Modelo do Comitê Gestor, o CGI.br (um comitê que debate cenários, alerta para riscos e indica caminhos, sem se revestir do papel de regulador ou legislador) tem sido um farol para muitos países. Em governança da Internet podemos nos gabar (sem falsa modéstia) de ter seguido o lema de São Paulo: “non ducor, duco”.
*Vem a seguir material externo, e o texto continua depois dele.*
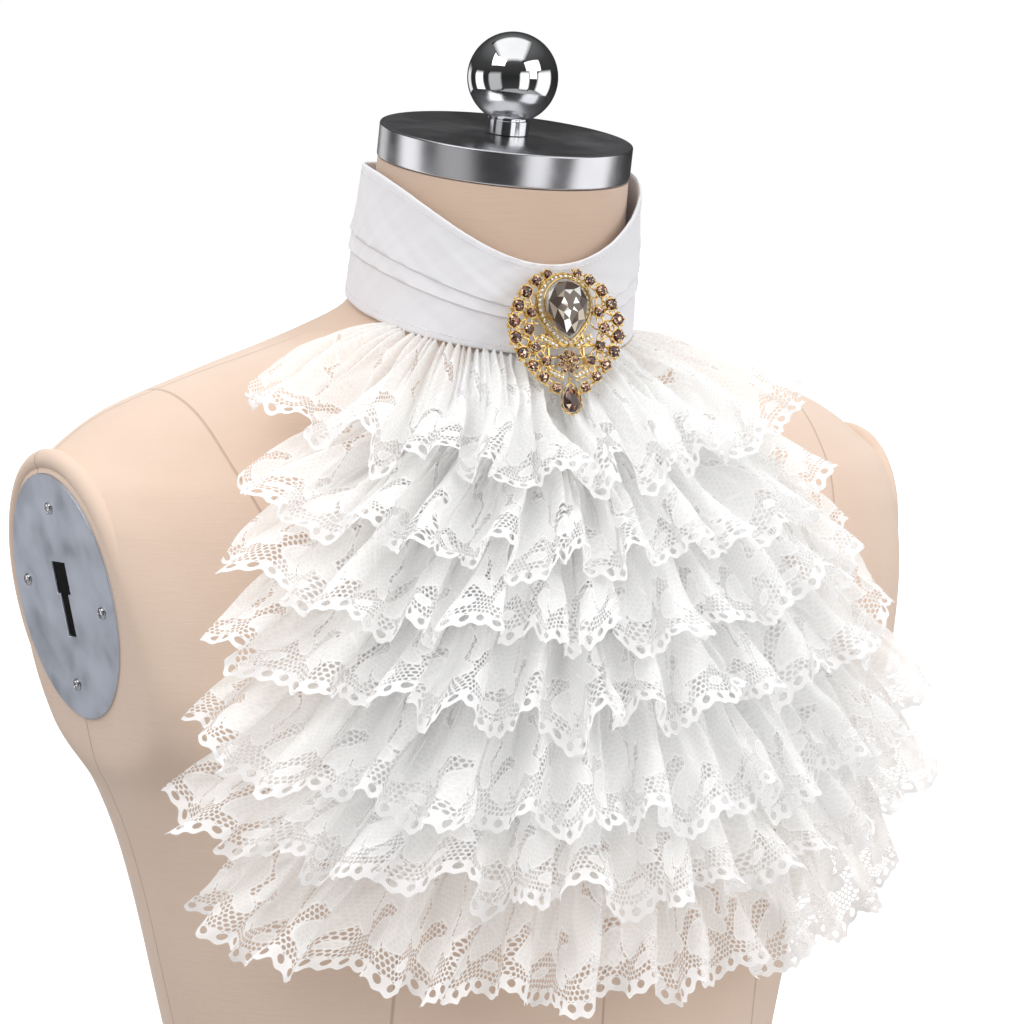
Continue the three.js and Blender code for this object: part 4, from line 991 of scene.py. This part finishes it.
# ---- Brooch ------------------------------------------------------------------
def brooch_matrix():
    a, lean = BROOCH["angle"], BROOCH["lean"]
    turn = np.array([[math.cos(a), -math.sin(a), 0], [math.sin(a), math.cos(a), 0], [0, 0, 1]])
    b = math.pi / 2 - lean
    tip = np.array([[1, 0, 0], [0, math.cos(b), -math.sin(b)], [0, math.sin(b), math.cos(b)]])
    matrix = np.eye(4)
    matrix[:3, :3] = turn @ tip
    reach = BROOCH["reach"]
    matrix[:3, 3] = (reach * math.sin(a), COLLAR["bottom_centre"] - reach * math.cos(a), BROOCH["z"])
    return matrix


def pear_outline(half_width, up, down, points):
    a = 2 * np.pi * np.arange(points) / points
    low = np.cos(a) < 0
    across = half_width * np.sin(a) * np.where(low, 1 - 0.42 * np.cos(a) ** 2, 1)
    return np.stack([across, np.where(low, down, up) * np.cos(a)], -1)[::-1]


def faceted(outline, levels, pile, at=(0, 0), shades=None):
    """A cut stone: each level scales the outline and lifts it; alternate levels turn half a step."""
    n = len(outline)
    rings = []
    for k, (scale, height) in enumerate(levels):
        ring = outline if k % 2 == 0 else (outline + np.roll(outline, -1, 0)) / 2
        rings.append(np.column_stack([ring * scale + np.asarray(at), np.full(n, height)]))
    faces = []
    for k in range(len(levels) - 1):
        for i in range(n):
            a, b = k * n + i, k * n + (i + 1) % n
            c, d = a + n, b + n
            if k % 2 == 0:
                faces += [[a, b, c], [b, d, c]]
            else:
                faces += [[a, b, d], [a, d, c]]
    faces.append([(len(levels) - 1) * n + i for i in range(n)])
    faces.append(list(range(n))[::-1])
    tones = rng.uniform(0, 1, len(faces))
    if shades is not None:
        tones = shades(tones)
    pile.add(np.concatenate(rings), faces, tones)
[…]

Crucial para o funcionamento exitoso do CGI é sua proposta de buscar incessantemente o consenso em seus posicionamentos. O decálogo do CGI, por exemplo, divulgado em 2009 e que foi base tanto do Marco Civil da Internet como da Lei Geral de Proteção de Dados (LGPD), custou aos 21 integrantes do CGI dois anos de discussão até se chegar ao consenso em sua forma.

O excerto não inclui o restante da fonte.